On the other hand a “restrained” free market exchange can be an indispensable tool to give the poor a hand up if used in the proper way. In Brian Griffiths essay “The Challenge of Global Capitalism, A Christian Perspective”, he explains that the basis of the early Jewish economy was land, and when the promised land was settled, each family was allocated a plot of land. The laws took great care to protect property rights, but these rights were never absolute the ultimate ownership of the land belonged to God and property rights carried obligations. Freed slaves were not to be released empty handed but given resources to look after themselves. Those with wealth were to give generously to those in need. Those who borrowed were not to be treated as debtors. When fields were harvested the edges of the field were to be left unharvested for the poor and the stranger.
The right to property gave each family the freedom to buy and sell, to save and invest, to take risks and innovate. But it was not a laissez-faire system (An economic theory that argues that an economy works best when it is governed solely by market forces).
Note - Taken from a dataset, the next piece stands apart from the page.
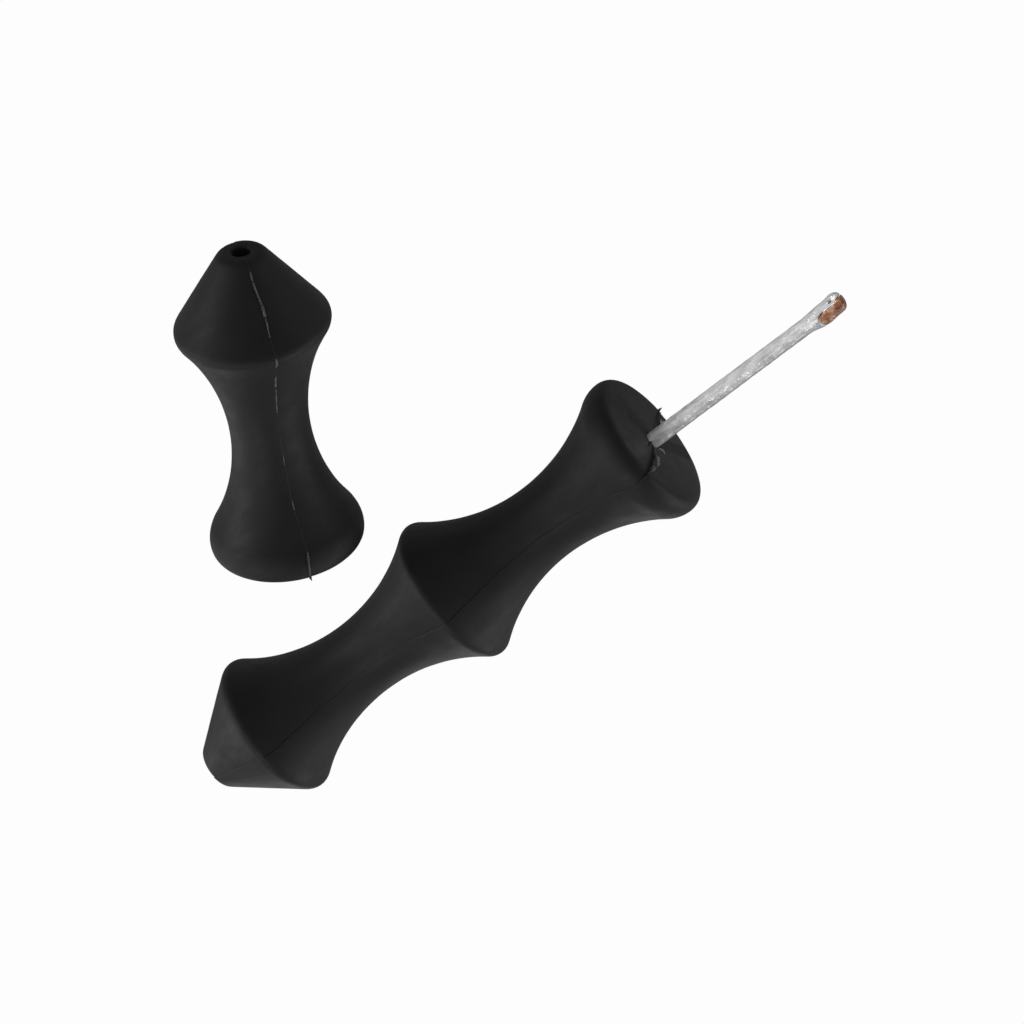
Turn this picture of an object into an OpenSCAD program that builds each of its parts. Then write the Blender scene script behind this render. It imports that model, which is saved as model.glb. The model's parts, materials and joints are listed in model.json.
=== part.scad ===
// Two moulded silicone finger grips for a bowstring, a two-finger one and a
// one-finger one, with the needle that pulls the string through their bores.
// Each grip is a body of revolution: a cone at one end, a deep saddle for each
// finger with a ridge between them, and a blunt rounded end.
// Frame: +X along the long grip towards the needle's tip, +Z up, and the origin
// at the middle of the floor that the set covers. Both grips lie on their ridges.

/* [Grips] */
// Corner diameter of the ridge behind the cone, before its edge is rounded
cone_ridge_d = 16.4; // [15:0.1:18]
// Corner diameter of the ridge between the two fingers, before rounding
mid_ridge_d = 16.7; // [15:0.1:18]
// Corner diameter of the blunt end, before rounding
end_ridge_d = 19.9; // [18.4:0.1:20.4]
// Diameter at the bottom of each finger saddle
waist_d = 8.2; // [6.5:0.1:9.5]
// Diameter of the cone's tip, before rounding
tip_d = 4.6; // [3.6:0.1:5.4]
// Diameter of the bore that the string runs through
bore_d = 1.92; // [1.87:0.01:1.95]

/* [Long grip] */
// Length of the long grip's cone
long_cone = 8.6; // [7:0.1:10]
// Length of the saddle next to the cone, from ridge to ridge
long_saddle_1 = 25.3; // [23:0.1:28]
// Length of the saddle next to the blunt end
long_saddle_2 = 27.1; // [25:0.1:29]

/* [Short grip] */
// Length of the short grip's cone
short_cone = 8.4; // [7:0.1:10]
// Length of the short grip's one saddle
short_saddle = 26.4; // [25:0.1:29]
// How far the short grip's cone tip lies along the long grip
short_x = 45.6; // [44:0.1:56]
// How far the short grip's cone tip lies to the side of the long grip's axis
short_y = 44.2; // [43.5:0.1:52]
// Which way the short grip points, from its blunt end to its cone tip
short_turn = 54.5; // [48:0.1:70]

/* [Edges] */
// Rounding of the cone's tip, measured back from the corner
round_tip = 0.65; // [0.3:0.05:1.2]
// Rounding of the ridges, measured back from the corner
round_ridge = 0.85; // [0.3:0.05:1.5]
// How far along the axis the blunt end's rounding reaches
round_end = 3.2; // [2.4:0.1:4]
// Diameter of the flat face on the blunt end
end_flat_d = 14.2; // [12:0.1:15]
// How full the blunt end's rounding is
end_fullness = 0.46; // [0.3:0.02:0.7]

/* [Needle] */
// Diameter of the needle's shank
needle_d = 1.76; // [1.7:0.01:1.8]
// Length of needle that stands out of the long grip's blunt end
needle_out = 24.9; // [20:0.1:34]
// Length of needle inside the long grip's bore
needle_in = 50; // [40:0.5:56]
// Diameter of the swaged head
head_d = 2.3; // [2:0.05:2.5]
// Length of the swaged head, with its taper
head_len = 4.6; // [4:0.1:6]
// Length of the taper between the shank and the head
head_taper = 1.9; // [1.4:0.1:2.6]
// Width of the eye, a slit through the head
eye_w = 0.3; // [0.2:0.05:0.35]
// Length of the eye
eye_len = 1.1; // [0.8:0.1:1.2]
// Length of the bead that is brazed into the head
bead_len = 3.1; // [2.6:0.1:3.4]

/* [Hidden] */
$fn = 96;

function cat(a, b) = [for (list = [a, b]) for (p = list) p];

// rounded corner between points a and b, with its corner at m; a fuller one has a larger g
function corner(a, m, b, n, g = 1) =
    [for (k = [0:n]) let (w = k / n, p = (1 - w) * (1 - w), q = 2 * w * (1 - w) * g, s = w * w)
        (p * a + q * m + s * b) / (p + q + s)];

// a point at distance s from m towards a
function back(m, a, s) = m + (a - m) * s / norm(a - m);

// A saddle is one arc through two corners c apart, h1 and h2 above its lowest point.
// Its lowest point lies this far from the first corner:
function low(c, h1, h2) = let (a = 1 - h2 / h1, d = c * c + h2 * h2 - h2 / h1 * h1 * h1)
    abs(a) < 1e-6 ? d / (2 * c) : (2 * c - sqrt(4 * c * c - 4 * a * d)) / (2 * a);
// and this is a point of the arc, x from the first corner
function saddle(x0, x, c, r1, r2, rw) = let (u = low(c, r1 - rw, r2 - rw),
    rho = (u * u + (r1 - rw) * (r1 - rw)) / (2 * (r1 - rw)))
    [x0 + x, rw + rho - sqrt(rho * rho - (x - u) * (x - u))];

// the run of a saddle between two of its own lengths
function run(x0, from, to, c, r1, r2, rw, n) =
    [for (k = [1:n - 1]) saddle(x0, from + (to - from) * k / n, c, r1, r2, rw)];

rw = waist_d / 2;
r1 = cone_ridge_d / 2;
r2 = mid_ridge_d / 2;
r3 = end_ridge_d / 2;
rt = tip_d / 2;
e1 = round_ridge * 0.81;   // the ridge's rounding, taken along the axis

// tip, cone and ridge, up to the start of the first saddle
function nose(cone, c, ra, rb) = let (tip = [0, rt], top = [cone, ra])
    cat(cat([[0, 0]], corner([0, rt - round_tip], tip, back(tip, top, round_tip), 4)),
        corner(back(top, tip, round_ridge), top, saddle(cone, e1, c, ra, rb, rw), 4));

// the blunt end, after the last saddle, whose slope its rounding takes up
function butt(x, c, ra) = let (
    a = saddle(x, c - round_end, c, ra, r3, rw),
    b = saddle(x, c - round_end - 0.01, c, ra, r3, rw),
    slope = (a[1] - b[1]) / (a[0] - b[0]))
    cat(corner(a, [x + c, a[1] + slope * round_end], [x + c, end_flat_d / 2], 12, end_fullness), [[x + c, 0]]);

long_x1 = long_cone;
long_x2 = long_x1 + long_saddle_1;
long_x3 = long_x2 + long_saddle_2;
long_profile = cat(cat(cat(nose(long_cone, long_saddle_1, r1, r2),
    run(long_x1, e1, long_saddle_1 - e1, long_saddle_1, r1, r2, rw, 14)),
    cat(corner(saddle(long_x1, long_saddle_1 - e1, long_saddle_1, r1, r2, rw), [long_x2, r2],
               saddle(long_x2, e1, long_saddle_2, r2, r3, rw), 4),
        run(long_x2, e1, long_saddle_2 - round_end, long_saddle_2, r2, r3, rw, 14))),
    butt(long_x2, long_saddle_2, r2));

short_x3 = short_cone + short_saddle;
short_profile = cat(cat(nose(short_cone, short_saddle, r1, r3),
    run(short_cone, e1, short_saddle - round_end, short_saddle, r1, r3, rw, 14)),
    butt(short_cone, short_saddle, r1));

// the grips lie on their widest ridges
axis_z = max([for (p = cat(long_profile, short_profile)) p[1]]);

// where the set's middle lies, from the long grip's cone tip
sx = -cos(short_turn);
sy = -sin(short_turn);
x_low = min(0, min([for (p = short_profile) short_x + p[0] * sx - p[1] * abs(sy)]));
x_high = max(long_x3 + needle_out, max([for (p = short_profile) short_x + p[0] * sx + p[1] * abs(sy)]));
y_low = -max([for (p = long_profile) p[1]]);
y_high = max([for (p = short_profile) short_y + p[0] * sy + p[1] * abs(sx)]);
mid = [(x_low + x_high) / 2, (y_low + y_high) / 2];

head_r = head_d / 2;
pocket_r = 1;              // radius of the pocket's inner end
pocket_edge = 0.25;        // how far the pocket passes the needle's axis
shank_r = needle_d / 2;
needle_tip = needle_in + needle_out;
// the needle's outline, from the end inside the bore to the head
needle_profile = cat(
    cat([[0, 0]], corner([0, shank_r * 0.4], [0, shank_r], [shank_r * 0.6, shank_r], 4)),
    cat(cat([[needle_tip - head_len, shank_r]],
            [[needle_tip - head_len + head_taper, head_r]]),
        cat(corner([needle_tip - 0.85, head_r], [needle_tip, head_r], [needle_tip, head_r * 0.3], 8),
            [[needle_tip, 0]])));

// turns a profile about the X axis
module turned(profile) {
    rotate([0, 90, 0]) rotate([0, 0, 180]) rotate_extrude() polygon([for (p = profile) [p[1], p[0]]]);
}

// puts a grip's own frame in place: x is its distance from the long grip's cone tip
module placed() {
    translate([-mid[0], -mid[1], axis_z]) children();
}

module bored(profile, length) {
    difference() {
        turned(profile);
        translate([-1, 0, 0]) rotate([0, 90, 0]) cylinder(d = bore_d, h = length + 2);
    }
}

module long_grip() {
    color("#1d1d1e") placed() bored(long_profile, long_x3);
}

module short_grip() {
    color("#1d1d1e") placed()
        translate([short_x, short_y, 0]) rotate([0, 0, 180 + short_turn]) bored(short_profile, short_x3);
}

// the pocket in the side of the head that the bead fills, round at its inner end
module pocket() {
    translate([needle_tip - bead_len + pocket_r, -3, -3]) cube([bead_len + 3, 3 + pocket_edge, 6]);
    translate([needle_tip - bead_len + pocket_r, pocket_edge - pocket_r, -3]) cylinder(r = pocket_r, h = 6);
}

// the needle's frame: x from the end inside the bore, turned so that the bead faces up and out
module needle_frame() {
    placed() translate([long_x3 - needle_in, 0, 0]) rotate([-25, 0, 0]) children();
}

module needle() {
    color("#c4c5c8") needle_frame() difference() {
        turned(needle_profile);
        pocket();
        translate([needle_tip - 0.28 - eye_len, 0.42, -2]) cube([eye_len, eye_w, 4]);
    }
}

module tip_bead() {
    color("#7a4630") needle_frame() intersection() {
        turned(needle_profile);
        pocket();
    }
}

long_grip();
short_grip();
needle();
tip_bead();
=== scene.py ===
import json
import math

import bpy
import bmesh
import numpy as np
from mathutils import Matrix, Vector, noise


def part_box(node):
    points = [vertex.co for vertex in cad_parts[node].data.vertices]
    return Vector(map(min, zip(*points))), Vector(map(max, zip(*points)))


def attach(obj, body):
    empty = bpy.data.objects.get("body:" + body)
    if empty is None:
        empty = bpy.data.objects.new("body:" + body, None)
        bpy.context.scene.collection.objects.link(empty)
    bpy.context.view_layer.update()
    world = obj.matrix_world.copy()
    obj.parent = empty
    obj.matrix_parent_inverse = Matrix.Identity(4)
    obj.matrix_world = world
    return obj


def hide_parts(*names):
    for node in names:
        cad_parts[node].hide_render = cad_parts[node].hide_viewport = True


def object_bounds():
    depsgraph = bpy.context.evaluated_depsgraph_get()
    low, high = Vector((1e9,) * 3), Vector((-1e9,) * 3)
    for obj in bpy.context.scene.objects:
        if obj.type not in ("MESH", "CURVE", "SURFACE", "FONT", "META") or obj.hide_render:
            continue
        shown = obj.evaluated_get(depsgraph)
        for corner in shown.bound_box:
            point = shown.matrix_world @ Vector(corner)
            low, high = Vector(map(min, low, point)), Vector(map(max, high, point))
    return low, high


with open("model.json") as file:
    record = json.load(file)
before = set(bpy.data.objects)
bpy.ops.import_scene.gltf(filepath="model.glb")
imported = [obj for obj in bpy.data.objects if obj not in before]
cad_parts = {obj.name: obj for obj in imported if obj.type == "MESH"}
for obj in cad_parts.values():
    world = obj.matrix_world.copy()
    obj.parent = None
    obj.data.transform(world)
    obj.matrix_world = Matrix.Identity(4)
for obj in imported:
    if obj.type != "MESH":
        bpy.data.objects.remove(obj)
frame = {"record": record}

MM = 0.001
cad_low, cad_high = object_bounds()
scene = bpy.context.scene


# ------------------------------------------------------------------ where the CAD put things
long_lo, long_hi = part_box("long_grip")
needle_lo, needle_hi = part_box("needle")
short_lo, short_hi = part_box("short_grip")
mounts = {m["name"]: m for m in frame["record"]["mounts"]}

AXIS_Z = (long_hi.z + long_lo.z) / 2 / MM            # both bores lie at this height
LONG_Y = (long_hi.y + long_lo.y) / 2 / MM            # the long grip's bore runs along +X here
LONG_X0 = long_lo.x / MM                             # its cone tip
LONG_LEN = (long_hi.x - long_lo.x) / MM
NEEDLE_X0 = needle_lo.x / MM
NEEDLE_LEN = (needle_hi.x - needle_lo.x) / MM
bore = mounts["string_bore"]
BORE_R = bore["dims"]["r_mm"]
SHORT_LEN = bore["dims"]["length_mm"]
out_axis = Vector(bore["axis"]).normalized()         # out of the short grip's cone tip
SHORT_TIP = Vector(bore["pos_m"]) / MM + out_axis * (SHORT_LEN / 2)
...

Restrictions were imposed on the labor, capital, and property markets to ensure that each individual and family was treated on the basis of justice. The sabbatical year was an occasion when the land was to lie fallow, slaves were to be freed, and debts forgiven, and land returned to its original owner. One of the consequences of this redistribution was that each family retained permanent stake in the economic life, which was land, in the community. It was a way of preventing the development of a permanent underclass. Restrictions were also imposed on the capital markets to prevent the exploitation of people in need.
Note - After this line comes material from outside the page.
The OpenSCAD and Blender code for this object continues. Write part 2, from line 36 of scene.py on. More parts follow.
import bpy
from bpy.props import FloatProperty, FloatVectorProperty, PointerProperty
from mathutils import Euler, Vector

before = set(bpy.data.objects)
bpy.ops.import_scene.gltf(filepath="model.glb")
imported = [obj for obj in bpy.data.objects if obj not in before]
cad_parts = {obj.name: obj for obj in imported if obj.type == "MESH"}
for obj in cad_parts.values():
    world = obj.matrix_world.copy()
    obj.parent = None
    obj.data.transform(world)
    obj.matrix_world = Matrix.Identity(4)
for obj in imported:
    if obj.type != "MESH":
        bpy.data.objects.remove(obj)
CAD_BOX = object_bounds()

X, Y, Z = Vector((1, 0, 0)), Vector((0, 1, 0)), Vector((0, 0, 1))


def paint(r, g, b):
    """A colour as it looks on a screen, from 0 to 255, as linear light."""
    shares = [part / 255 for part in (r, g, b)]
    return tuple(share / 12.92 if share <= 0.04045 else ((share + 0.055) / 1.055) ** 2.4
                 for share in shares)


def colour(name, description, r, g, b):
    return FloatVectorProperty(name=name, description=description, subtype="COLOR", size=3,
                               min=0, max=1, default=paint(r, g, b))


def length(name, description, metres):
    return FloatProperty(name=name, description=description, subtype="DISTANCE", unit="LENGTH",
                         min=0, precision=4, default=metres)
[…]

This is some of God’s standard for economic life, and because of that, it contained principles which have relevance for us even today. It respected the dignity of the individual, their right to own private property and their freedom to do business. It was organized by way of a simple market economy set up with an agriculture background but still has relevance today. It was a market economy that was guided by some regulations to ensure justice.
There is hope! The UN has stated they are trying to make what they believe a tangible goal of achieving universal primary education by 2020. That means that every kid that is born in 2020 and after will be able to obtain a 6th grade education. In today’s world education is the same as owning land back in the time of the Jewish economy I was talking about above. Technology is blamed for 80% of the continuing separation between the rich and the poor. So when you give a person some sort of education you are giving them a chance in today’s economic system.
The other problem I see on the horizon is that globalization can cause materialism and selfishness. Do we really want to spread the same thing that we fight as Christians in America. Is there a way to use globalization to spread the gospel and improve living conditions without spreading materialism? I think it’s possible. One thing to watch is that with increased income there is a direct correlation with spending on unnecessary materialistic things. The Bible warns us about this… When a man acquires more worldly possessions he starts to hang on to his life and falls in love with the world. Our goal as Christians is to not hang onto our life and separate ourselves from the world in that way.
I guess that’s something to think about. Namaste.